Tesla has been a pioneer in aggressive software updates as a way to constantly improve its cars. But software alone does not make a great car.
Quick fixes of subpar components or manufacturing-related defects is also crucial as more and more “regular” car buyers (not Tesla devotees) come into the fold.
Tesla as a car manufacturer is still a toddler (and still struggles with fit-and-finish issues) compared to old-timers like General Motors, Mercedes Benz, and Toyota, which have been making cars for eons.
But, as the recent (January 22) video below shows, Tesla is quick to implement revisions of badly designed parts, no matter how small.

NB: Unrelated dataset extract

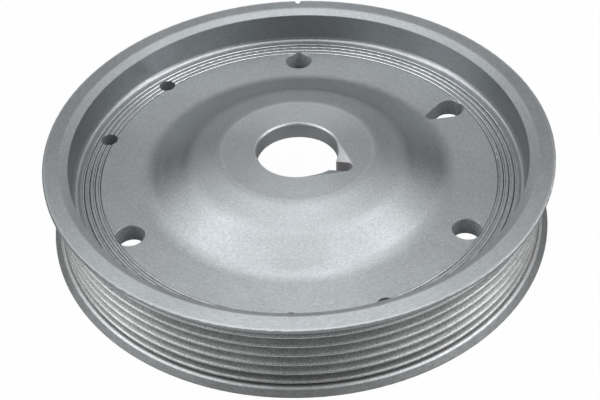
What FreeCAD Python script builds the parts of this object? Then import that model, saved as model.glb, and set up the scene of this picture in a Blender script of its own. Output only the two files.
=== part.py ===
import FreeCAD, Part
import math
import os

from FreeCAD import Vector

os.makedirs("parts", exist_ok=True)

# All sizes in millimetres, angles in degrees.
# The pulley axis is Z, the lower face of the rim lies on z = 0,
# and the timing notch of the upper flange points along +Y.

# Rim
outer_radius = 76.0            # both flanges
root_wall = 1.7                # rim wall behind the groove roots
back_wall = 1.0                # how much thicker the rim wall is below the web
ridge_set = 2.7                # inside of the rim to the highest line of its top
ridge_rise = 0.36              # ridge above the outer edge
lip_drop = 1.1                 # inner end of the rim top below the outer edge
land_height = 0.95             # upright outside of the upper flange
flange_round = 0.3             # upper edge of that outside
land_round = 0.15              # lower edge of that outside
lip_round = 0.4                # inner edge of the rim top
ridge_round = 0.5              # crown of the ridge

# Ribbed belt track
groove_count = 6
groove_pitch = 3.56            # standard pitch of the ribbed belt
groove_angle = 40.0            # both flanks together
groove_depth = 2.8             # crest to root
crest_drop = 2.9               # outer edge of the flanges to the crests
crest_width = 0.6
first_groove_drop = 4.02       # outer edge of the upper flange to the first groove
last_groove_rise = 4.48        # lower face to the last groove
crest_round = 0.2
root_round = 0.35
last_crest_width = 0.7         # crest beside the lower flange

# Lower flange, parted from the last crest by a narrow relief
relief_depth = 1.25
relief_width = 0.6             # at the crest
relief_root = 0.25
flange_start_rise = 0.7        # crest to the top edge of the lower flange
flange_start_round = 0.35
lower_land = 0.35              # upright band at the foot of the cone
foot_round = 0.15

# Web and dome
web_drop = 11.1                # outer edge of the upper flange to the web
web_depth = 5.8                # web and dome, measured along Z
dome_radius = 45.75            # where the dome would meet the web without its blend
dome_blend = 13.6              # blend between dome and web
knee_radius = 32.3             # where the dome turns flatter
knee_blend = 27.0
hub_radius = 22.8              # flat hub face
hub_edge_round = 2.0
hub_drop = 3.45                # outer edge of the upper flange to the hub face
dome_top_slope = 12.5          # slope of the dome beside the hub
foot_blend = 1.5               # web to rim wall, upper side
foot_reach = 2.3               # inside of the rim to the start of the sloping foot
foot_slope = 12.0              # slope of the web down into that blend
back_blend = 2.5               # web to rim wall, lower side
back_edge = 0.5                # lower inner edge of the rim

# Shallow round-bottomed rings turned in the web
ring_count = 4
ring_set = 3.4                 # inside of the rim to the outermost ring
ring_pitch = 1.54
ring_width = 0.8
ring_slope = 40.0              # slope of the groove at its edges
ring_bed = 0.95                # share of the groove taken by its round bottom

# Bore and key notch
bore_radius = 12.35
bore_lead = 0.45               # lead-in around the bore
key_angle = -30.0
key_out = 3.85                 # bore wall to the centre of the notch end
key_width = 4.4
key_lead = 0.4                 # lead-in around the notch end
lead_depth = 1.8               # depth of the lead-in where notch and bore meet
lead_toe = 0.4                 # end radius of the lead-in at its foot
lead_toe_out = 0.55            # bore wall to the centre of that end

# Holes through the web
hole_set = 12.6                # inside of the rim to the centres of the large holes
hole_radius = 4.2
hole_lead = 0.3
plain_hole_angles = (90.0, 210.0, 330.0)
slot_hole_angle = 30.0
slot_reach = 7.1               # centre of the hole to the centre of its narrow end
slot_end_radius = 1.75
lobe_angle = 90.0
lobe_set = 3.2                 # centre of the hole to the centre of the lobe
lobe_radius = 1.7
small_set = 6.8                # inside of the rim to the centres of the small holes
small_radius = 2.65
small_hole_angles = (135.0, 165.0, 268.6, 293.0)

# Timing notch in the upper flange
notch_angle = 90.0
notch_depth = 1.8
notch_mouth = 2.4
notch_floor = 1.0
notch_bulge = 0.25             # how far its floor is rounded inwards

# Derived radii
crest_radius = outer_radius - crest_drop
root_radius = crest_radius - groove_depth
relief_radius = crest_radius - relief_depth
flange_start_radius = crest_radius + flange_start_rise
rim_wall_radius = root_radius - root_wall
rim_back_radius = rim_wall_radius - back_wall
ridge_radius = rim_wall_radius + ridge_set
foot_start_radius = rim_wall_radius - foot_reach
last_ring_radius = rim_wall_radius - ring_set
first_ring_radius = last_ring_radius - (ring_count - 1) * ring_pitch
hole_circle = rim_wall_radius - hole_set
small_circle = rim_wall_radius - small_set
key_reach = bore_radius + key_out
lead_toe_reach = bore_radius + lead_toe_out

# Derived ring groove, a flat V whose point is rounded away
ring_edge = math.radians(ring_slope)
ring_apex = ring_width / 2 * math.tan(ring_edge)
ring_round = ring_bed * ring_width / 2 / math.sin(ring_edge)

# Derived levels
flank = math.radians(groove_angle / 2)
rim_height = last_groove_rise + (groove_count - 1) * groove_pitch + first_groove_drop
web_top = rim_height - web_drop
web_back = web_top - web_depth
foot_level = web_top - foot_reach * math.tan(math.radians(foot_slope))
hub_top = rim_height - hub_drop
hub_back = hub_top - web_depth
knee_top = hub_top - (knee_radius - hub_radius) * math.tan(math.radians(dome_top_slope))
knee_back = knee_top - web_depth
mouth_half = (groove_pitch - crest_width) / 2
root_half = mouth_half - groove_depth * math.tan(flank)
first_groove = rim_height - first_groove_drop
land_bottom = rim_height - land_height
last_groove = last_groove_rise
last_crest_foot = last_groove - mouth_half - last_crest_width
flange_start = last_crest_foot - relief_width
relief_middle = last_crest_foot - relief_width / 2
clear = 1.0                    # how far cutting bodies stand out of the part


def rounded_face(corners):
    # Closed outline in the XZ plane from (radius, height, rounding) corners.
    count = len(corners)
    joints = []
    for i in range(count):
        here = Vector(corners[i][0], 0, corners[i][1])
        before = Vector(corners[i - 1][0], 0, corners[i - 1][1]) - here
        after = Vector(corners[(i + 1) % count][0], 0, corners[(i + 1) % count][1]) - here
        before.normalize()
        after.normalize()
        rounding = corners[i][2]
        if rounding == 0:
            joints.append((here, None, here))
            continue
        half = before.getAngle(after) / 2
        setback = rounding / math.tan(half)
        bisector = before + after
        bisector.normalize()
        crown = rounding / math.sin(half) - rounding
        joints.append((here + before * setback, here + bisector * crown, here + after * setback))
    edges = []
    for i in range(count):
        start, middle, end = joints[i]
        if middle is not None:
            edges.append(Part.Arc(start, middle, end).toShape())
        following = joints[(i + 1) % count][0]
        edges.append(Part.LineSegment(end, following).toShape())
    return Part.Face(Part.Wire(edges))


def teardrop(large, small, reach, height):
    # Two circles, one on the axis and one at the given reach along X, joined by their tangents.
    turn = math.acos((large - small) / reach)
    normal = Vector(math.cos(turn), math.sin(turn), 0)
    mirrored = Vector(normal.x, -normal.y, 0)
    lift = Vector(0, 0, height)
    centre = Vector(reach, 0, 0)
    edges = [
        Part.Arc(lift + normal * large, lift - Vector(large, 0, 0), lift + mirrored * large).toShape(),
        Part.LineSegment(lift + mirrored * large, lift + centre + mirrored * small).toShape(),
        Part.Arc(lift + centre + mirrored * small, lift + centre + Vector(small, 0, 0),
                 lift + centre + normal * small).toShape(),
        Part.LineSegment(lift + centre + normal * small, lift + normal * large).toShape(),
    ]
    return Part.Wire(edges)


def turned(shape, angle):
    shape.rotate(Vector(0, 0, 0), Vector(0, 0, 1), angle)
    return shape


def web_hole(radius, reach, angle):
    height = hub_top - web_back + 2 * clear
    hole = Part.makeCylinder(radius, height, Vector(reach, 0, web_back - clear))
    return turned(hole, angle)


# Rim top, from the ridge outwards and down the belt track
corners = [
    (ridge_radius, rim_height + ridge_rise, ridge_round),
    (outer_radius, rim_height, flange_round),
    (outer_radius, land_bottom, land_round),
]
for i in range(groove_count):
    middle = first_groove - i * groove_pitch
    corners.append((crest_radius, middle + mouth_half, crest_round))
    corners.append((root_radius, middle + root_half, root_round))
    corners.append((root_radius, middle - root_half, root_round))
    corners.append((crest_radius, middle - mouth_half, crest_round))
corners.append((crest_radius, last_crest_foot, crest_round))
corners.append((relief_radius, relief_middle + relief_root / 2, 0))
corners.append((relief_radius, relief_middle - relief_root / 2, 0))
corners.append((flange_start_radius, flange_start, flange_start_round))
corners.append((outer_radius, lower_land, foot_round))
corners.append((outer_radius, 0, foot_round))

# Lower face, inside of the rim and the hollow side of the web
corners.append((rim_back_radius, 0, back_edge))
corners.append((rim_back_radius, web_back, back_blend))
corners.append((dome_radius, web_back, dome_blend))
corners.append((knee_radius, knee_back, knee_blend))
corners.append((hub_radius, hub_back, hub_edge_round))
corners.append((bore_radius + bore_lead, hub_back, 0))
corners.append((bore_radius, hub_back + bore_lead, 0))

# Hub face, dome and web with its turned rings
corners.append((bore_radius, hub_top, 0))
corners.append((hub_radius, hub_top, hub_edge_round))
corners.append((knee_radius, knee_top, knee_blend))
corners.append((dome_radius, web_top, dome_blend))
for i in range(ring_count):
    radius = first_ring_radius + i * ring_pitch
    corners.append((radius - ring_width / 2, web_top, 0))
    corners.append((radius, web_top - ring_apex, ring_round))
    corners.append((radius + ring_width / 2, web_top, 0))
corners.append((foot_start_radius, web_top, 0))
corners.append((rim_wall_radius, foot_level, foot_blend))
corners.append((rim_wall_radius, rim_height - lip_drop, lip_round))

pulley = rounded_face(corners).revolve(Vector(0, 0, 0), Vector(0, 0, 1), 360)

# Key notch: a parallel slot with a round end, open to the bore
slot_height = web_depth + 2 * clear
slot_bottom = hub_back - clear
slot = Part.makeBox(key_reach, key_width, slot_height, Vector(0, -key_width / 2, slot_bottom))
slot = slot.fuse(Part.makeCylinder(key_width / 2, slot_height, Vector(key_reach, 0, slot_bottom)))
pulley = pulley.cut(turned(slot, key_angle))

# Lead-in: a sloping mouth that runs from the bore out to the end of the notch
mouth = teardrop(bore_radius + bore_lead, key_width / 2 + key_lead, key_reach, hub_top)
mouth_foot = teardrop(bore_radius + bore_lead - lead_depth, lead_toe, lead_toe_reach, hub_top - lead_depth)
lead_in = Part.makeLoft([mouth, mouth_foot], True, True)
pulley = pulley.cut(turned(lead_in, key_angle))

# Plain holes with a small lead-in, one of them with a half-round lobe on its outer side
for angle in plain_hole_angles:
    pulley = pulley.cut(web_hole(hole_radius, hole_circle, angle))
    lead = Part.makeCone(hole_radius, hole_radius + hole_lead, hole_lead,
                         Vector(hole_circle, 0, web_top - hole_lead))
    pulley = pulley.cut(turned(lead, angle))
pulley = pulley.cut(web_hole(lobe_radius, hole_circle + lobe_set, lobe_angle))

# Hole with a narrow end towards the hub and the same lead-in
drop = teardrop(hole_radius, slot_end_radius, slot_reach, web_back - clear)
drop_body = Part.Face(drop).extrude(Vector(0, 0, hub_top - web_back + 2 * clear))
drop_lead = Part.makeLoft([
    teardrop(hole_radius, slot_end_radius, slot_reach, web_top - hole_lead),
    teardrop(hole_radius + 2 * hole_lead, slot_end_radius + 2 * hole_lead, slot_reach, web_top + hole_lead),
], True, True)
for body in (drop_body, drop_lead):
    body = turned(body, 180.0)
    body.translate(Vector(hole_circle, 0, 0))
    pulley = pulley.cut(turned(body, slot_hole_angle))

# Small holes among the rings
for angle in small_hole_angles:
    pulley = pulley.cut(web_hole(small_radius, small_circle, angle))

# Timing notch, a tapered cut through the lip of the upper flange
notch_bottom = land_bottom - clear
notch_start = outer_radius - notch_depth
notch_half = notch_mouth / 2 + (notch_mouth - notch_floor) / 2 * clear / notch_depth
notch_points = [
    Vector(notch_start, -notch_floor / 2, notch_bottom),
    Vector(outer_radius + clear, -notch_half, notch_bottom),
    Vector(outer_radius + clear, notch_half, notch_bottom),
    Vector(notch_start, notch_floor / 2, notch_bottom),
]
notch_arc = Part.Arc(notch_points[3], Vector(notch_start - notch_bulge, 0, notch_bottom), notch_points[0])
notch_wire = Part.Wire([
    Part.LineSegment(notch_points[0], notch_points[1]).toShape(),
    Part.LineSegment(notch_points[1], notch_points[2]).toShape(),
    Part.LineSegment(notch_points[2], notch_points[3]).toShape(),
    notch_arc.toShape(),
])
notch = Part.Face(notch_wire).extrude(Vector(0, 0, rim_height - notch_bottom + ridge_rise + clear))
pulley = pulley.cut(turned(notch, notch_angle))

pulley = pulley.removeSplitter()
if pulley.ShapeType == "Compound" and len(pulley.Solids) == 1:
    pulley = pulley.Solids[0]
pulley.exportStep("parts/pulley.step")
print("pulley", pulley.isValid(), len(pulley.Solids), round(pulley.Volume), pulley.BoundBox)
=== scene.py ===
import math

import bpy
from mathutils import Euler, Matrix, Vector

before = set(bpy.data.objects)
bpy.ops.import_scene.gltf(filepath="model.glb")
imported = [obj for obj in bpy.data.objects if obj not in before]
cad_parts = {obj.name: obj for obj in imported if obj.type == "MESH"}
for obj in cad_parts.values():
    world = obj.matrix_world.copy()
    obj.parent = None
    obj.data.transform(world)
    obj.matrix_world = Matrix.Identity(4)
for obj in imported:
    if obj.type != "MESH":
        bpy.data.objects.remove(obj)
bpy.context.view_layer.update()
print("frame loaded")

# Shader node groups, shared by the finishes


def newGroup(name, inputs, outputs):
    group = bpy.data.node_groups.new(name, "ShaderNodeTree")
    for label, kind, value in inputs:
        socket = group.interface.new_socket(label, in_out="INPUT", socket_type=kind)
        if value is not None:
            socket.default_value = value
    for label, kind in outputs:
        group.interface.new_socket(label, in_out="OUTPUT", socket_type=kind)
    return group, group.nodes.new("NodeGroupInput").outputs, group.nodes.new("NodeGroupOutput").inputs


def addGroup(tree, group, **values):
    node = tree.nodes.new("ShaderNodeGroup")
    node.node_tree = group
    for label, value in values.items():
        plug(tree, value, node.inputs[label.replace("_", " ")])
    return node.outputs


def plug(tree, value, socket):
    if isinstance(value, (int, float, tuple)):
        socket.default_value = value
    else:
        tree.links.new(value, socket)


def calculate(tree, operation, first, second=None, clamp=False):
    node = tree.nodes.new("ShaderNodeMath")
    node.operation = operation
    node.use_clamp = clamp
    plug(tree, first, node.inputs[0])
    if second is not None:
        plug(tree, second, node.inputs[1])
    return node.outputs[0]


def remap(tree, value, fromLow, fromHigh, toLow=0.0, toHigh=1.0):
    node = tree.nodes.new("ShaderNodeMapRange")
    for label, given in (("Value", value), ("From Min", fromLow), ("From Max", fromHigh),
                         ("To Min", toLow), ("To Max", toHigh)):
        plug(tree, given, node.inputs[label])
    return node.outputs["Result"]


def noise(tree, place, scale, detail, flat=False):
    node = tree.nodes.new("ShaderNodeTexNoise")
    node.noise_dimensions = "1D" if flat else "3D"
    plug(tree, place, node.inputs["W" if flat else "Vector"])
    plug(tree, scale, node.inputs["Scale"])
    node.inputs["Detail"].default_value = detail
    return node.outputs["Fac"]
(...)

While the video gets off to a bumpy start (a broken clip under the hood), it goes on to show that Tesla is on a crusade to improve.
“We’re looking at iteration after iteration and iteration, [Tesla is] trying to make sure that [it] is doing the best it possibly can to make the customers happy,” Sandy Munro of Munro & Associates, which tears down Teslas, says in the video (7:30 mark).
Munro has also been very critical of Tesla quality in the past but he was impressed with the latest Model 3 compared to earlier versions of the car.
*EVs traditionally have lower resale value than gas cars. “The average resale value of electric vehicles and plug-in hybrids is less than 40% of the original purchase price, versus 50% to 70% on conventional cars,” according to Bloomberg.